The format for double precision numbers uses 64 bits divided in the following way:

seeeeeeeeeeeffffffffffffffffffffffffffffffffffffffffffffffffffff

s = sign bit, 1 bit
e = exponent, 11 bits  (E_min=-1022, E_max=1023, bias=1023)
f = fraction, 52 bits

It is often useful to be able to investigate the behavior of a calculation at the bit-level and the library provides functions for printing the IEEE representations in a human-readable form.

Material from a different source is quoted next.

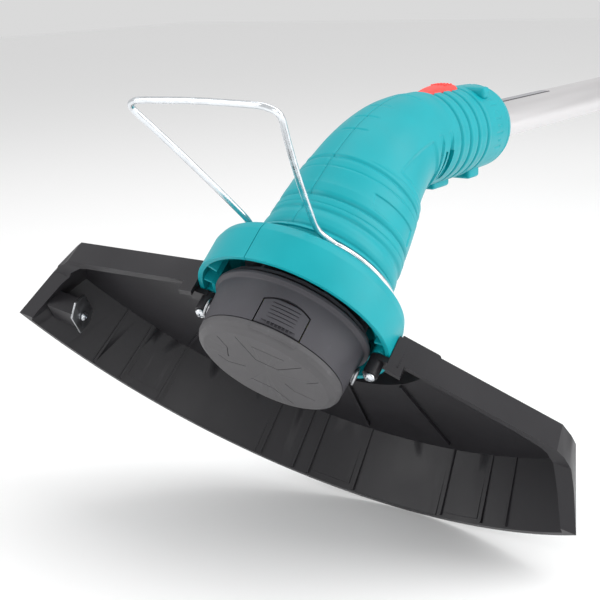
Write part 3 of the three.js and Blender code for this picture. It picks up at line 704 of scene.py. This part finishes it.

void cml_ieee754_fprintf_float(FILE * stream, const float * x)¶

void cml_ieee754_fprintf_double(FILE * stream, const double * x)¶

These functions output a formatted version of the IEEE floating-point number pointed to by x to the stream stream. A pointer is used to pass the number indirectly, to avoid any undesired promotion from float to double. The output takes one of the following forms,

NaN

the Not-a-Number symbol

Inf, -Inf

positive or negative infinity

1.fffff...*2^E, -1.fffff...*2^E

a normalized floating point number

0.fffff...*2^E, -0.fffff...*2^E

a denormalized floating point number

0, -0

positive or negative zero

The output can be used directly in GNU Emacs Calc mode by preceding it with 2# to indicate binary.

void cml_ieee754_printf_float(const float * x)¶
void cml_ieee754_printf_double(const double * x)¶: These functions output a formatted version of the IEEE floating-point number pointed to by x to the stream stdout.

The following program demonstrates the use of the functions by printing the single and double precision representations of the fraction $1/3$ . For comparison the representation of the value promoted from single to double precision is also printed.

#include <stdio.h>
#include <cml.h>

int
main(void)
{
        float f = 1.0/3.0;
        double d = 1.0/3.0;

        double fd = f; /* promote from float to double */

        printf(" f = ");
        cml_ieee754_printf_float(&f);
        printf("\n");

        printf("fd = ");
        cml_ieee754_printf_double(&fd);
        printf("\n");

        printf(" d = ");
        cml_ieee754_printf_double(&d);
        printf("\n");

        return 0;
}

The binary representation of $1/3$ is $0.01010101...$ . The output below shows that the IEEE format normalizes this fraction to give a leading digit of 1:

 f = 1.01010101010101010101011*2^-2
fd = 1.0101010101010101010101100000000000000000000000000000*2^-2
 d = 1.0101010101010101010101010101010101010101010101010101*2^-2

The output also shows that a single-precision number is promoted to double-precision by adding zeros in the binary representation.

References and Further Reading¶

The reference for the IEEE standard is,

ANSI/IEEE Std 754-1985, IEEE Standard for Binary Floating-Point Arithmetic.

A more pedagogical introduction to the standard can be found in the following paper,

David Goldberg: What Every Computer Scientist Should Know About Floating-Point Arithmetic. ACM Computing Surveys, Vol.: 23, No.: 1 (March 1991), pages 5–48.
Corrigendum: ACM Computing Surveys, Vol.: 23, No.: 3 (September 1991), page 413. and see also the sections by B. A. Wichmann and Charles B. Dunham in Surveyor’s Forum: “What Every Computer Scientist Should Know About Floating-Point Arithmetic”. ACM Computing Surveys, Vol.: 24, No.: 3 (September 1992), page 319.

A detailed textbook on IEEE arithmetic and its practical use is available from SIAM Press,

Michael L. Overton, Numerical Computing with IEEE Floating Point Arithmetic, SIAM Press, ISBN 0898715717.